Robert Galbraith. The Ink Black Heart. USA: Mulholland Books/Little, Brown and Company, 2022.
At 1,012 pages, Galbraith’s latest in the Cormoran Strike series is one walloping doorstop. The two partners in the now-successful London detective agency, Strike and Robin, make a great business team; personally, they continue to deflect their mutual romantic feelings, constantly second-guessing each other (Dear JK: Fans are beginning to mutter). Other than finding a way to prop the book up comfortably, it’s easy to become completely engrossed. Remember I thought The Appeal (LL283) was brilliant in its usage of email and texts to provide characterization and clues? Trust me, Galbraith has gone over the top with internet chat channels.
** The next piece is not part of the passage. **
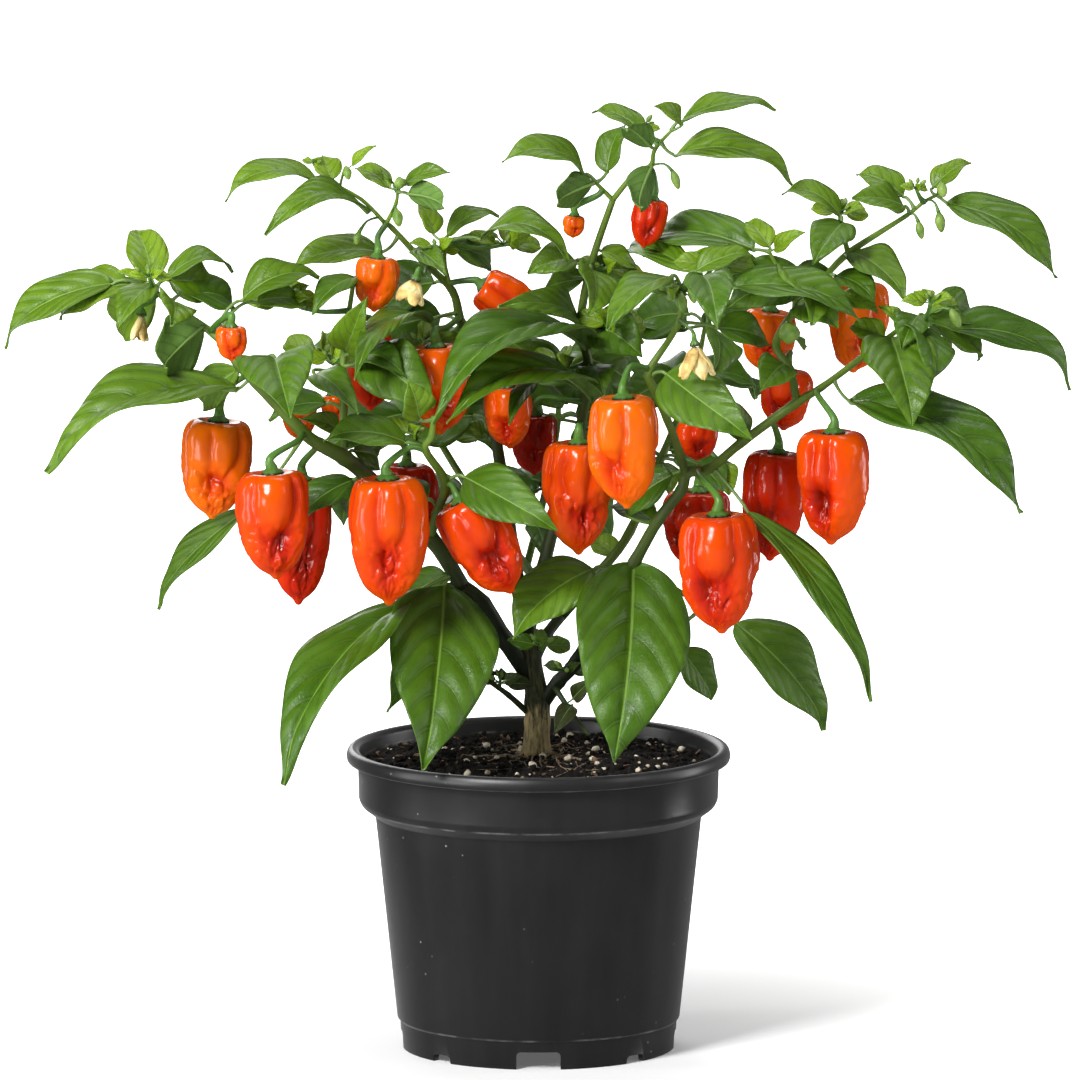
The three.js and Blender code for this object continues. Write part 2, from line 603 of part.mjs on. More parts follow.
// A withered flower: a crumpled little bell.
function flowerShape(top, tip, width, seed) {
  const up = top.clone().sub(tip);
  const length = up.length();
  up.divideScalar(length);
  const [throat, mouth] = [flowerThroat * width, flowerMouth * width];
  const bell = new THREE.CylinderGeometry(throat, mouth, length, flowerSides, flowerRings);
  moved(bell, (v) => {
    const share = 0.5 - v.y / length;
    const pinch = 1 - flowerPinch * share ** 3 + flowerBelly * share * (1 - share);
    const turn = Math.atan2(v.z, v.x) / (2 * Math.PI);
    const step = Math.round(turn * flowerSides + flowerSides) % flowerSides;
    const ring = Math.round(flowerRings * share);
    const crumple = 1 + flowerCrumple * (scatter(seed + step + ring * (flowerSides + 2)) - 0.5);
    v.x *= pinch * crumple;
    v.z *= pinch * crumple;
    v.y -= length / 2;
  });
  bell.applyQuaternion(new THREE.Quaternion().setFromUnitVectors(new THREE.Vector3(0, 1, 0), up));
  bell.translate(top.x, top.y, top.z);
  return solid(bell);
}

function notches({ width, height, first }) {
  return Array.from({ length: notchCount }, (_, i) => {
    const block = new THREE.BoxGeometry(width, cutDepth, 2 * height);
    block.translate(0, -footRadius, 0);
    block.rotateZ(first + (i * 2 * Math.PI) / notchCount);
    return solid(block);
  });
}

function drains() {
  return Array.from({ length: notchCount }, (_, i) => {
    const hole = new THREE.CylinderGeometry(drainRadius, drainRadius, cutDepth, drainSides);
    hole.rotateX(Math.PI / 2);
    hole.translate(0, -drainRing, potFloor);
    hole.rotateZ(Math.PI / 4 + (i * 2 * Math.PI) / notchCount);
    return solid(hole);
  });
}

function turnedSolid(profile, sides, relief) {
  const shape = new THREE.LatheGeometry(profile.map(([r, z]) => new THREE.Vector2(r, z)), sides);
  shape.rotateX(Math.PI / 2);
  return solid(relief ? moved(shape, relief) : shape);
}

function pot() {
  const cuts = [...notches(wideNotch), ...notches(smallNotch), ...drains()];
  return turnedSolid(potProfile, potSides).subtract(wasm.Manifold.union(cuts));
}

function soil() {
  const crumbs = (v) => {
    const radius = Math.hypot(v.x, v.y);
    if (v.z > crumbsAbove && radius > 1) {
      v.z += soilRelief * (scatter(Math.round(v.x) * 3.7 + Math.round(v.y) * 1.9) - 0.5);
    }
  };
  const hole = new THREE.CylinderGeometry(trunkHole, trunkHole, 2 * cutDepth, holeSides);
  hole.rotateX(Math.PI / 2);
  hole.translate(trunkRight, 0, trunkBottom - gap + cutDepth);
  return turnedSolid([...soilSide, ...soilTop], potSides, crumbs).subtract(solid(hole));
}

// Every piece of one stem: its wood, leaves, buds, calyxes and stalks.
function stemPieces(name) {
  const { paths, leaves, buds } = stems[name];
  const pieces = paths.map((path) => tube(path.map(seen), path.map((p) => p[3]), stemSides(path)));
  leaves.forEach((row, i) => pieces.push(leaf(paths, row, scatter(i + paths.length))));
  buds.forEach((row) => pieces.push(bud(paths, row)));
  if (name === "stem_back") backRows(paths).forEach((row) => pieces.push(backLeaf(row)));
  pods.filter((row) => row[0] === name).forEach((row) => {
    const top = seen(row.slice(1, 4));
    const down = seen(row.slice(4, 7)).sub(top).normalize();
    pieces.push(calyx(paths, top, down, calyxLeast + (calyxShare * row[7]) / 2, row.slice(9), stalkRadius));
  });
  flowers.filter((row) => row[0] === name).forEach((row) => {
    const top = seen(row.slice(1, 4));
    const down = seen([row[4], row[5], row[3]]).sub(top).normalize();
    pieces.push(calyx(paths, top, down, flowerCalyx, row.slice(7), flowerStalk));
  });
  return pieces;
}

function stemBody(name) {
  const { parent } = stems[name];
  const fused = wasm.Manifold.union(stemPieces(name));
  const cut = parent ? fused.subtract(wasm.Manifold.union(stems[parent].paths.map(tubeRoom))) : fused;
  const shells = cut.decompose();
  return wasm.Manifold.compose(shells.filter((shell) => shell.volume() > 0));
}

function podBody([, ...row], i) {
  const top = seen(row.slice(0, 3));
  const tip = seen(row.slice(3, 6));
  const down = tip.clone().sub(top).normalize();
  return podShape(top.addScaledVector(down, gap), tip, row[6], row[7], i + 1);
}

function flowerBody([, right, up, depth, tipRight, tipUp, width], i) {
  const top = seen([right, up, depth]);
  const tip = seen([tipRight, tipUp, depth]);
  const down = tip.clone().sub(top).normalize();
  return flowerShape(top.addScaledVector(down, gap), tip, width, i + flowerSeed);
}

function mesh(name, body, colour, roughness) {
  const { vertProperties, triVerts } = body.getMesh();
  const geometry = new THREE.BufferGeometry();
  geometry.setAttribute("position", new THREE.BufferAttribute(vertProperties, 3));
  geometry.setIndex(new THREE.BufferAttribute(triVerts, 1));
  geometry.computeVertexNormals();
  const made = new THREE.Mesh(geometry, new THREE.MeshStandardMaterial({ color: colour, roughness }));
  made.name = name;
  return made;
}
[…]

Robin turns down potential new client Edie Ledwell, co-creator of a successful YouTube cartoon (“The Ink Black Heart”); Edie is desperate to stop the vicious cyber harassment aimed at herself. An anonymous person called Anomie, who invented a popular internet game (“Drek’s Game”) based on Edie’s cartoon, is turning her fans away with lies and unfounded rumours. Robin has to say no to the job; they presently have a full client load, and they are not cyber specialists. Not much later, Edie and her cartoon co-founder, Josh Blay, are found murdered in a cemetery. Chat rooms related to Drek’s Game—where everyone’s name is disguised―go crazy with speculation about why and who did it. Edie’s agent, Allan Yeoman, and her only kin, Uncle Grant, approach Strike and Robin to hunt for and identify Anomie, who may be the killer; numerous cyber experts have had no luck tracing him/her through internet resources.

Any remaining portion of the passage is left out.